There are a number of defenses to a charge of criminal false imprisonment. These can include:
- Self-defense: A perpetrator might claim that they confined the victim in order to avoid being attacked by the victim;
- Coercion: A perpetrator might claim that they were forced to confine the victim by another person who threatened to harm them if they did not;
- Lack of Intent: The perpetrator might claim that the imprisonment was not intentional, but somehow accidental. This can be a defense because false imprisonment requires that the perpetrator have an intent to detain the victim.
Of course, a defendant in a criminal case would have to produce evidence to support any claimed defenses.
Do I Need a Lawyer If I Have a False Imprisonment Claim?

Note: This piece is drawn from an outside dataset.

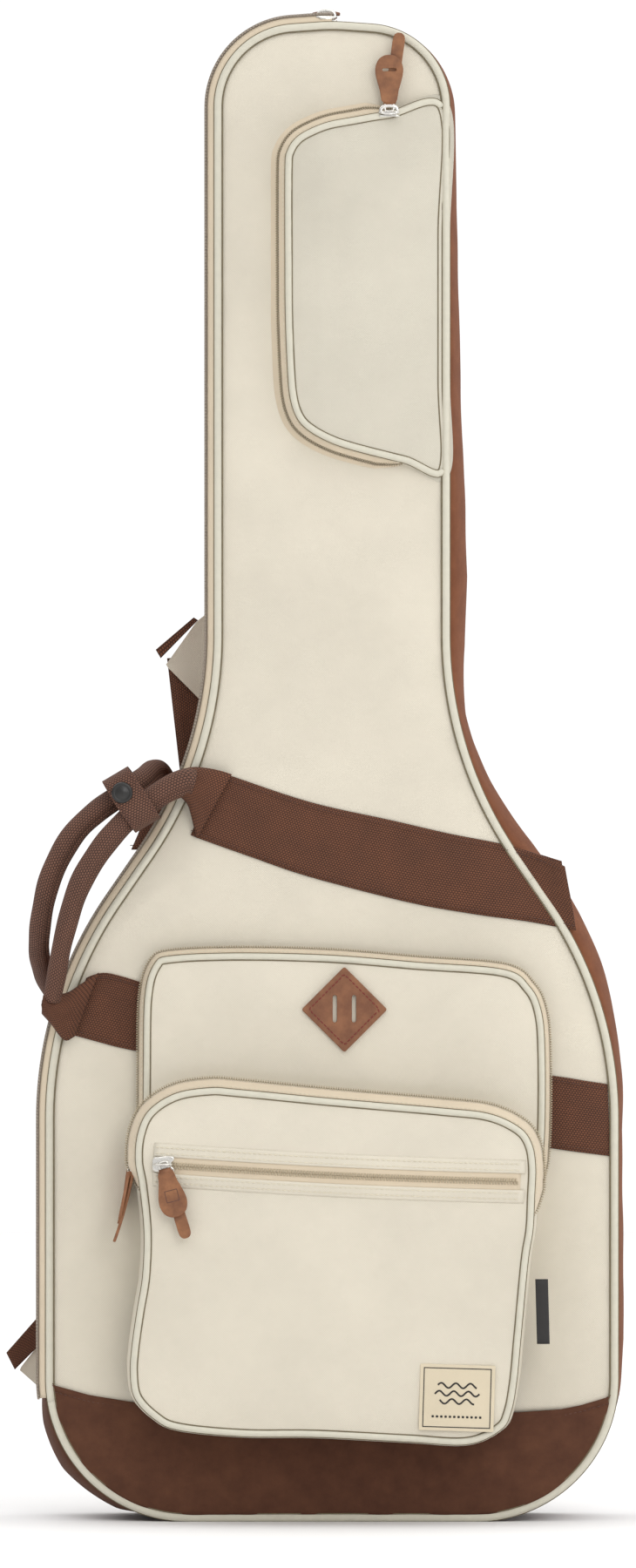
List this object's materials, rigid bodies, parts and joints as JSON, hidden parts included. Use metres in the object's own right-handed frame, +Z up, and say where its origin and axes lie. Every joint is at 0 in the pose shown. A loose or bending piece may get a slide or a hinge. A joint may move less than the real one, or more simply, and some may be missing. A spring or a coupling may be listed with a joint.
{
  "type": "padded gig bag",
  "caption": "Padded electric guitar gig bag in cream canvas and brown suede, with zippered front, pockets, carry handles and shoulder straps.",
  "frame": {"origin": "middle of the flat suede base, on the surface the bag stands on", "axes": "+Z up along the bag, front panel towards -Y, +X to the right seen from the front"},
  "size_m": [0.4305, 0.1736, 1.0591],
  "materials": {
    "canvas": "woven cream polyester canvas",
    "piping": "cream canvas bias piping",
    "suede": "dark brown brushed faux suede",
    "lining": "soft brown plush",
    "zipper": "cream tape with a nylon coil",
    "webbing": "brown basket-weave webbing",
    "pull_leather": "tan leather with raw edges",
    "nickel": "polished nickel plate",
    "black_plastic": "black moulded acetal",
    "black_metal": "black enamelled snap cap",
    "label_cloth": "cream woven label with a plain frame and motif",
    "tag_cloth": "black woven tag",
    "rubber": "matte black rubber"
  },
  "bodies": {
    "shell": {"back_lining": "lining", "back_panel": "canvas", "back_piping": "piping", "back_webbing_lower": "webbing", "back_webbing_upper": "webbing", "base_bumper": "rubber", "boot_back": "suede", "boot_front": "suede", "front_panel_fold": "canvas", "front_piping_sewn": "piping", "front_webbing_lower_end": "webbing", "gusset_base": "suede", "gusset_left": "suede", "gusset_right": "suede", "main_zipper_rear": "zipper", "neck_rest": "lining", "neck_strap": "lining", "shoulder_pad_left": "canvas", "shoulder_pad_right": "canvas", "strap_webbing_lower": "webbing", "strap_webbing_upper": "webbing", "strap_wings_lower": "canvas", "strap_wings_upper": "canvas"},
    "lid": {"front_panel": "canvas", "front_lining": "lining", "front_piping": "piping", "main_zipper_front": "zipper", "front_webbing_upper": "webbing", "front_webbing_lower": "webbing", "rear_pocket": "canvas", "rear_pocket_piping": "piping", "rear_pocket_zipper": "zipper", "front_pocket": "canvas", "front_pocket_piping": "piping", "front_pocket_zipper": "zipper", "neck_pocket": "canvas", "neck_pocket_piping": "piping", "neck_pocket_zipper": "zipper", "slash_zipper": "zipper", "lash_tab": "pull_leather", "woven_label": "label_cloth", "side_tag": "tag_cloth"},
    "front_handle": {"front_handle": "webbing", "handle_wrap": "webbing", "snap_cap": "black_metal"},
    "rear_handle": {"rear_handle": "webbing"},
    "main_slider": {"main_slider": "nickel"},
    "main_pull": {"main_pull": "pull_leather"},
    "neck_slider": {"neck_slider": "nickel"},
    "neck_pull": {"neck_pull": "pull_leather"},
    "rear_pocket_slider": {"rear_pocket_slider": "nickel"},
    "rear_pocket_pull": {"rear_pocket_pull": "pull_leather"},
    "front_pocket_slider": {"front_pocket_slider": "nickel"},
    "front_pocket_pull": {"front_pocket_pull": "pull_leather"},
    "slash_slider": {"slash_slider": "nickel"},
    "slash_pull": {"slash_pull": "pull_leather"},
    "ladder_lock_left": {"ladder_lock_left": "black_plastic"},
    "ladder_lock_right": {"ladder_lock_right": "black_plastic"}
  },
  "joints": [
    {"name": "lid_open", "type": "hinge", "parent": "shell", "child": "lid", "pos_m": [0.184, -0.049, 0], "axis": [-0.0961, 0, 0.9954], "range_deg": [0, 90], "deforming": ["handle_wrap"]},
    {"name": "front_handle_swing", "type": "hinge", "parent": "lid", "child": "front_handle", "pos_m": [-0.112, -0.0563, 0.515], "axis": [0.4784, 0, 0.8781], "range_deg": [0, 70]},
    {"name": "rear_handle_swing", "type": "hinge", "parent": "shell", "child": "rear_handle", "pos_m": [-0.128, 0.0563, 0.508], "axis": [0.5005, 0, 0.8657], "range_deg": [-70, 0]},
    {"name": "main_slider_run", "type": "slide", "parent": "shell", "child": "main_slider", "axis": [-1, 0, 0], "range_m": [0, 0.02]},
    {"name": "main_pull_flop", "type": "hinge", "parent": "main_slider", "child": "main_pull", "pos_m": [-0.004, -0.036, 1.0571], "axis": [1, 0, 0], "range_deg": [0, 150]},
    {"name": "neck_slider_run", "type": "slide", "parent": "lid", "child": "neck_slider", "axis": [-0.9372, 0, -0.3487], "range_m": [0, 0.045]},
    {"name": "neck_pull_flop", "type": "hinge", "parent": "neck_slider", "child": "neck_pull", "pos_m": [0.04, -0.055, 0.9891], "axis": [1, 0, 0], "range_deg": [0, 90]},
    {"name": "rear_pocket_slider_run", "type": "slide", "parent": "lid", "child": "rear_pocket_slider", "axis": [0, 0, 1], "range_m": [0, 0.06]},
    {"name": "rear_pocket_pull_flop", "type": "hinge", "parent": "rear_pocket_slider", "child": "rear_pocket_pull", "pos_m": [-0.1397, -0.056, 0.262], "axis": [0, 1, 0], "range_deg": [0, 90]},
    {"name": "front_pocket_slider_run", "type": "slide", "parent": "lid", "child": "front_pocket_slider", "axis": [0, 0, 1], "range_m": [0, 0.012]},
    {"name": "front_pocket_pull_flop", "type": "hinge", "parent": "front_pocket_slider", "child": "front_pocket_pull", "pos_m": [-0.1396, -0.085, 0.25], "axis": [0, 1, 0], "range_deg": [0, 110]},
    {"name": "slash_slider_run", "type": "slide", "parent": "lid", "child": "slash_slider", "axis": [0.9989, 0, -0.0471], "range_m": [0, 0.235]},
    {"name": "slash_pull_flop", "type": "hinge", "parent": "slash_slider", "child": "slash_pull", "pos_m": [-0.117, -0.1093, 0.2526], "axis": [-1, 0, 0], "range_deg": [0, 150]},
    {"name": "ladder_lock_left_tilt", "type": "hinge", "parent": "shell", "child": "ladder_lock_left", "pos_m": [-0.079, 0.0553, 0.219], "axis": [1, 0, 0], "range_deg": [0, 17]},
    {"name": "ladder_lock_right_tilt", "type": "hinge", "parent": "shell", "child": "ladder_lock_right", "pos_m": [0.045, 0.0553, 0.219], "axis": [1, 0, 0], "range_deg": [0, 17]}
  ]
}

False imprisonment can often occur in normal, everyday situations, even in the workplace, for example. A person can also be falsely imprisoned by a law enforcement official. If you have experienced injury or loss because you were falsely imprisoned, you may be able to file a lawsuit for damages in a civil court of law.
You would want to hire an experienced personal injury lawyer to help guide you through the process of filing a lawsuit. Your attorney can be on hand to answer questions and help you prepare the necessary documents and evidence to establish your claim.
If you have been charged with criminal false imprisonment, you want to consult an experienced criminal defense attorney. Your attorney can analyze the evidence and advise you as to how best to defend against the charges.
You would also want to contact a criminal defense attorney if you believe you have been illegally detained by law enforcement and need to seek a writ of habeas corpus in order to be released from detention.